After losing her sister Camille at a young age, having cheated death herself, Jennie Jerome grew into a forward thinking woman who lived a large life, “lived her best life” as we would say now, regretting little. Her father, Leonard Jerome, told her then, “The only way to fight death, Jennie, is to live. You’ve got to do it for two people now—yourself and Camille. Take every chance you get. Do everything she didn’t get to do. Live two lives in the space of one. I’ll back you to the hilt.”

As an American heiress, she dazzled the British aristocracy and other European elite—“I cannot be one of them, after all. Much better to be the best possible version of myself”—and for a time they loved her verve. Living by certain axioms of London Society such as “Sleep where you like, but be in your own bed by morning” served her well...until it didn’t. She was a keeper of secrets and knew how to manage the men in her life, especially her husband Lord Randolph Spencer-Churchill. Her longtime love affair with Austria’s Prince Karl (Charles) Kinsky reads like tantalizing fiction...that left me rather melancholy for the both of them.

Even the most astute historical fiction readers will be caught off guard by the provocative and engaging prose and insights of this surprisingly powerful, complex, and intriguing woman during a colorful era. That Churchill Woman is not to be missed!
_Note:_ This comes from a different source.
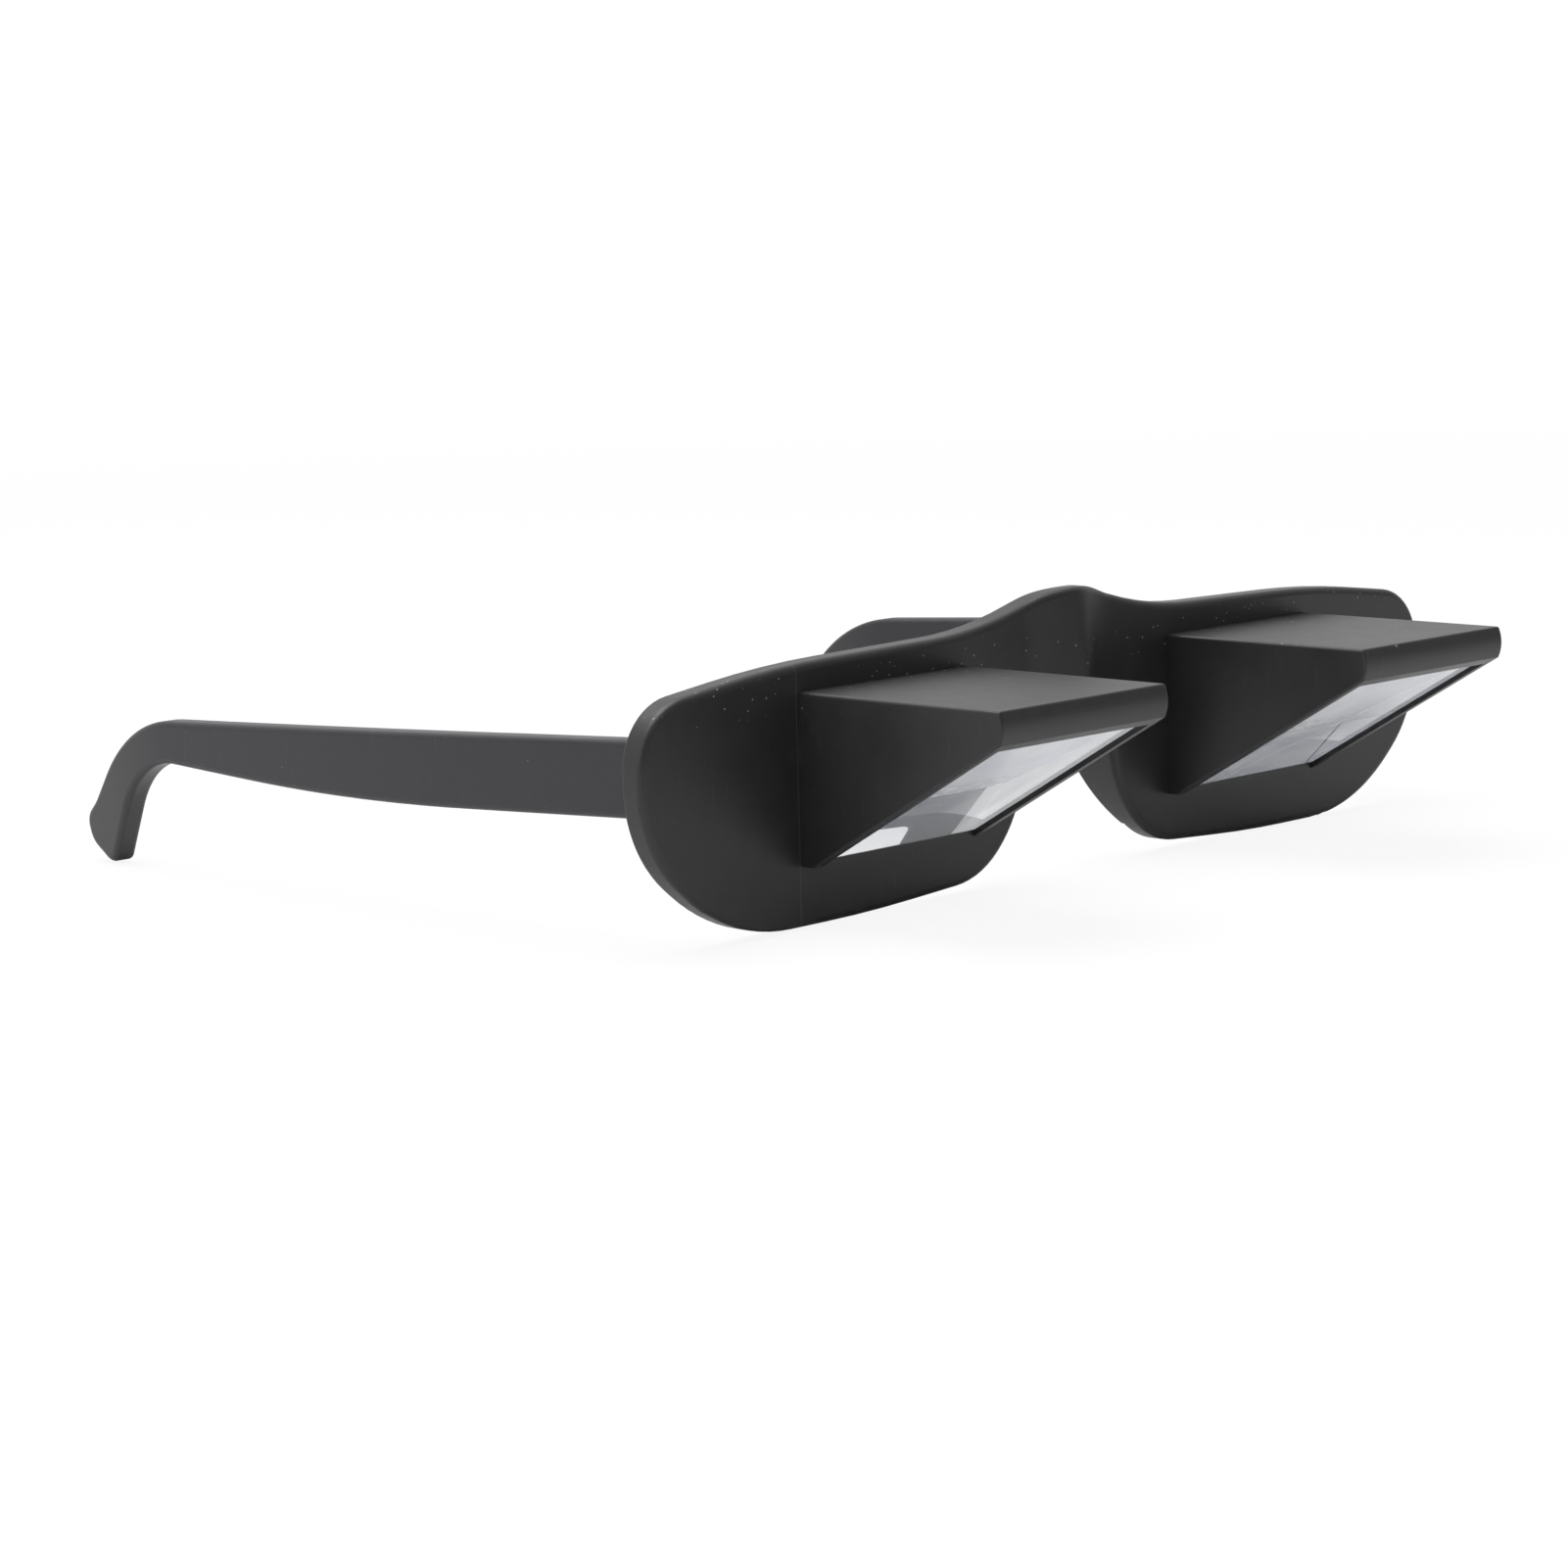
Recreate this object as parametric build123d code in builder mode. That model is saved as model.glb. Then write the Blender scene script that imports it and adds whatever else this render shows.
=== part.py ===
from build123d import *
import os

os.makedirs("parts", exist_ok=True)

# Frame: X to the wearer's left, Y back towards the wearer's head, Z up.
# The pieces are drawn with Y = 0 on the plates' front face and Z = 0 on the surface they stand on.
# They are then placed with the middle of the glasses' depth at Y = 0.

# Front: outline
front_width = 157.6
bridge_height = 37.9

# Front: thickness and edges
front_depth = 3.6
front_wall = 1.8
front_edge_radius = 1.0
rear_edge_radius = 0.5

# Bridge: forward bulge above the nose, larger at its lower end
bulge_top = 1.8
bulge_low = 3.8
bulge_width = 18.0
bridge_thickness = 3.2

# Nose flanges: the deeper inner edges of the plates
flange_width = 2.6
flange_depth = 3.5
flange_reach = 15.4
flange_top = 19.5
flange_full = 12.0
flange_end = 4.0

# Prism housings
prism_spacing = 72.0
housing_width = 31.3
housing_height = 21.8
housing_length = 32.5
housing_drop = 8.4
lip_height = 4.2
lip_crown = 0.5
sill_length = 1.9
housing_wall = 1.5
sill_wall = 0.75
housing_edge_radius = 0.4

# Prisms and their mirror films
glass_recess = 0.6
glass_clearance = 0.12
glass_bevel = 0.25
film_thickness = 0.25
film_gap = 0.05

# Back plates
back_plate_side_margin = 14.6
back_plate_nose_margin = 12.7
back_plate_top_margin = 6.9
back_plate_lift = 2.6
back_plate_radius = 9.0
back_plate_clearance = 0.12
back_plate_setback = 0.1
window_width = 22.2
window_height = 17.2
window_radius = 1.5
window_bevel = 0.4
collar_gap = 0.15

# Temples
temple_length = 114.4
temple_drop = 11.84
temple_thickness = 3.7
temple_end_thickness = 3.6
temple_inset = 2.6
temple_bow = 3.5
temple_bow_start = 26.0
temple_edge_radius = 0.8
temple_gap = 0.3

# Hinges
leaf_thickness = 0.8
leaf_height = 6.9
leaf_corner = 1.0
frame_leaf_reach = 5.3
temple_leaf_reach = 7.0
leaf_end = 1.2
knuckle_radius = 1.4
knuckle_gap = 0.1
knuckle_clearance = 0.2
knuckle_web = 2.0
pin_radius = 0.6
pin_clearance = 0.05
pin_head_radius = 1.1
pin_head_height = 0.5
pin_slot_width = 0.35
pin_slot_depth = 0.25

# Leaf screws
screw_radius = 0.55
screw_depth = 2.2
screw_head_radius = 0.95
screw_head_height = 0.4
screw_clearance = 0.05
screw_inset = 1.6
screw_spacing = 3.8
screw_slot_width = 0.3
screw_slot_depth = 0.2

# Cuts run past the faces they open by this much
overrun = 1.0

# Front outline: corners from the bridge outwards and back along the bottom to the nose notch.
# Each corner is a share of the half width and a share of the bridge's height.
corner_shares = [
    (0.209, 0.888),
    (0.695, 0.871),
    (1.0, 0.792),
    (1.0, 0.3335),
    (0.807, 0.0),
    (0.496, 0.0),
    (0.2185, 0.0345),
    (0.127, 0.2362),
    (0.095, 0.5937),
]
apex_share = 1.0275

# How far the bridge's arc and the corners' arcs reach, as shares of the shorter side at each corner
bridge_arc_share = 0.385
corner_arc_shares = [0.572, 0.396, 0.432, 0.47, 0.52, 0.362, 0.5, 0.47, 0.423]

# A face is a side face if its normal tilts out of the side plane by less than this share.
tilt_share = 0.1

# Temple outline: corners from the end of its top edge round the tip and back along its bottom edge.
# Each corner is a share of the temple's length and a share of its height at the hinge.
temple_shares = [
    (0.9039, 0.7827),
    (0.9815, 0.3146),
    (1.0031, 0.2259),
    (0.9932, 0.093),
    (0.9559, 0.0),
    (0.944, 0.0),
    (0.8833, 0.5884),
    (0.4647, 0.5264),
]
temple_arc_shares = [0.66, 0.258, 0.45, 0.42, 0.45, 0.48, 0.489, 0.451]
root_share = 0.631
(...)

About the author: Stephanie Barron is a graduate of Princeton and Stanford, where she received her Masters in History as an Andrew W. Mellon Foundation Fellow in the Humanities. That Churchill Woman (Ballantine, January 22, 2019) traces the turbulent career of Jennie Jerome, Winston Churchill's captivating American mother. Barron is perhaps best known for the critically-acclaimed Jane Austen Mystery Series, in which the intrepid and witty author of Pride and Prejudice details her secret detective career in Regency England. A former intelligence analyst for the CIA, Stephanie--who also writes under the name Francine Mathews--drew on her experience in the field of espionage for such novels as JACK 1939, which The New Yorker described as "the most deliciously high-concept thriller imaginable." She lives and works in Denver, CO.